La pièce Corps fantômes, au Théâtre Duceppe, remet en lumière l’histoire récente de nos communautés. On ne peut que s’en réjouir. Mais on met aussi en lumière le manque de transmission de cette histoire pour les plus jeunes et la nécessité de préserver ce passé, et même de partir à sa recherche.
Des chercheur·e·s se passionnent aujourd’hui pour sortir de la poussière de l’oubli des personnes qui, au cours des siècles, ont façonné l’histoire des personnes LGBTQ et que les sociétés et les institutions ont jetées aux oubliettes. Des associations aussi, et l’on pense tout de suite aux Archives gaies du Québec ou aux Archives lesbiennes, qui se consacrent à la préservation de cette histoire, à la rendre visible par des expositions.
Il ne faut évidemment pas généraliser non plus sur les jeunes. J’en connais beaucoup qui sont très sensibles (et curieux) à ce que les générations précédentes ont fait. Comme je connais des aîné·e·s qui ont vécu sans même se rendre compte ni s’intéresser aux luttes qui se menaient à leur époque. Comme ce gai, de mon âge, qui me demandait pourquoi il y avait une manifestation un 1er décembre et qui s’arrêtait devant le Parc de l’Espoir. Lui ayant gentiment répondu — ce qui est rare chez moi — il hocha la tête avec une moue appréciative et un regard étonné. Comme si le sida lui passait tout à fait au-dessus de la tête (vous auriez dû voir mon regard étonné).
On ne peut donc que se féliciter de voir se multiplier des initiatives comme celles de Corps fantômes et de l’engagement de l’équipe du Théâtre Jean-Duceppe, organisant deux expositions illustrant les luttes passées et plus précisément celles des années 1990.
On parle de lutte, de militantisme, de résistance, d’occupation de l’espace public. Une façon de dire que nous existions et que nous ne nous laisserions plus marcher sur les pieds : une sortie du placard, mais cette fois-ci collective.

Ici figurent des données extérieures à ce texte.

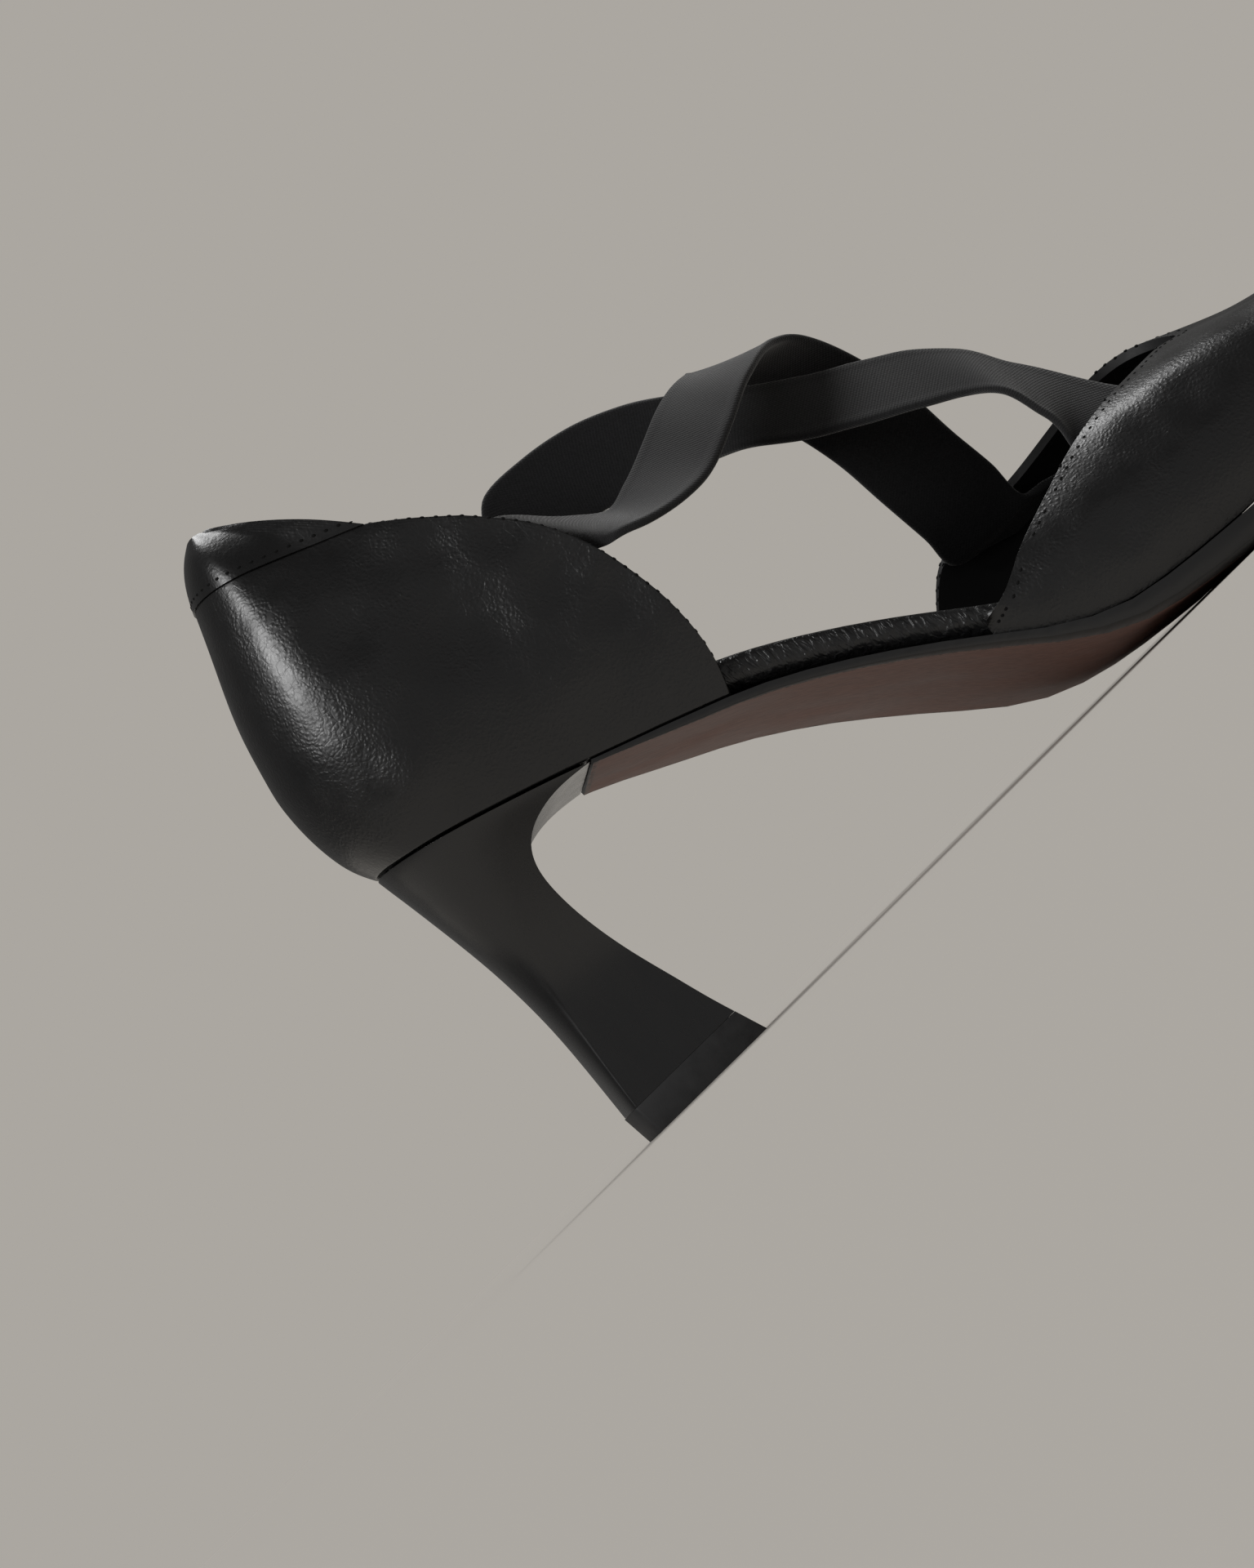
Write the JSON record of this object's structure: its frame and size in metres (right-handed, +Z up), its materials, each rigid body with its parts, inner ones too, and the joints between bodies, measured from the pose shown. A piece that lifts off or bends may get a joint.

Bien sûr, pour beaucoup, ceci appartient au passé. Et, devant les gains que nos communautés ont pu obtenir, aussi bien socialement que juridiquement, on peut tranquillement retourner chez soi et passer à autre chose. De toute façon, des organismes s’occupent de propager la bonne parole, ils éduquent, ils sensibilisent. Ils sont les bienvenus dans toutes les officines gouvernementales, servent de courroie de transmission entre les décideurs et décideuses et le terrain.
On ne parle plus beaucoup de militantisme aujourd’hui. Peut-être le mot est-il trop lourd de connotations. On parle de concertation, de rencontres, etc. On pourrait presque voir la vie en rose.
Sauf que…
En 2023, Statistique Canada dévoilait qu’entre 2020 et 2022, les crimes haineux envers les personnes 2SLGBTQ+ avaient augmenté de 64 %, et atteignaient 69 % en 2023. L’homophobie et la transphobie ne sont pas en régression, mais en augmentation. L’organisme GRIS Montréal, dont la mission est la démystification de la diversité sexuelle et de genre en milieu scolaire, constate de son côté, à partir des évaluations faites après chacune de leurs interventions, un accroissement de la perception négative des personnes 2SLGBTQ+ chez les jeunes que l’organisme « sensibilise ». Un brin inquiétant.
Et si l’on s’éloigne du Québec et du Canada, on ne peut que s’alarmer du recul des droits et de la sécurité des personnes de la diversité à travers le monde.
Pour faire face à ce phénomène de retour de bâton, il est peut-être nécessaire de savoir d’où l’on vient, quels sont les écueils qu’ont dû surmonter celles et ceux qui nous ont précédés, et de se rappeler que rien n’est jamais acquis.
La pièce Corps fantômes prend alors tout son sens. Bien loin d’une simple illustration d’une époque lointaine et révolue, elle sonne comme un rappel à rester éveillé et vigilant.